Kumail Nanjiani Says ‘Reading Every’ Bad Review Of ‘Eternals’ Sent Him To Counseling

Remember Eternals? It was supposed to be the classy Marvel movie. Its director, Chloe Zhao, had recently won a Best Director Oscar for a movie that won Best Picture. It had a fancy non-linear structure. It had the MCU’s first gay superhero. And yet when it came out it had the worst Rotten Tomatoes score of the franchise. (Currently that honor goes to Ant-Man 3.) It wasn’t a box office bomb, but it was an early sign that Marvel’s reign was on the wane. Eternals‘ relative failure even so got to one of its stars that he sought help.

Per Entertainment Weekly, Kumail Nanjiani — who got ripped to play Eternals member Kingo Sunen — went on the podcast Inside of You with Michael Rosenbaum. There he reflected on what he was assured would be a “slam dunk,” and how he handled things when it wasn’t. Indeed, when the reviews came out, he said, “that was very, very tough for me and I realized that too much of how I’m evaluating what I want to do is based on the result of what other people think of it.”

Making it worse was all the hype surrounding it pre-release.

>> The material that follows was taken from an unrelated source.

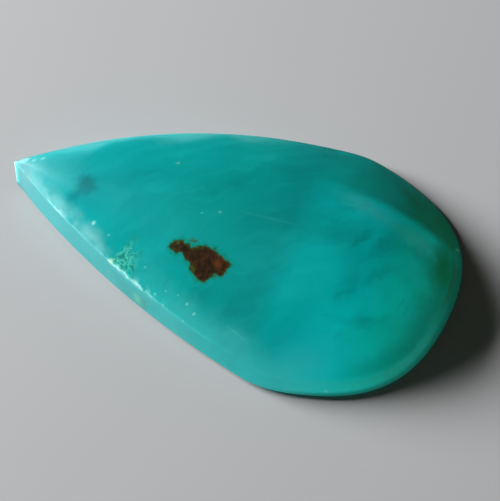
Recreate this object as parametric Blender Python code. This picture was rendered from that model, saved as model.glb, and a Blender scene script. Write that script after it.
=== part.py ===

“It was really, really hard because Marvel thought that movie was going to be really, really well reviewed,” he recalled, “and so they lifted the embargo really early and they also put it in some fancy movie festivals and they sent us on a big global tour promoting the movie right as the embargo lifted.”

Nanjiani remembered having to “travel the world while they thought we’d be going on a wave of raves and it wasn’t true. The reviews were really bad.” Najiani didn’t shield him from the bad press. Instead he found himself “reading every review.” That wasn’t good for his mental health.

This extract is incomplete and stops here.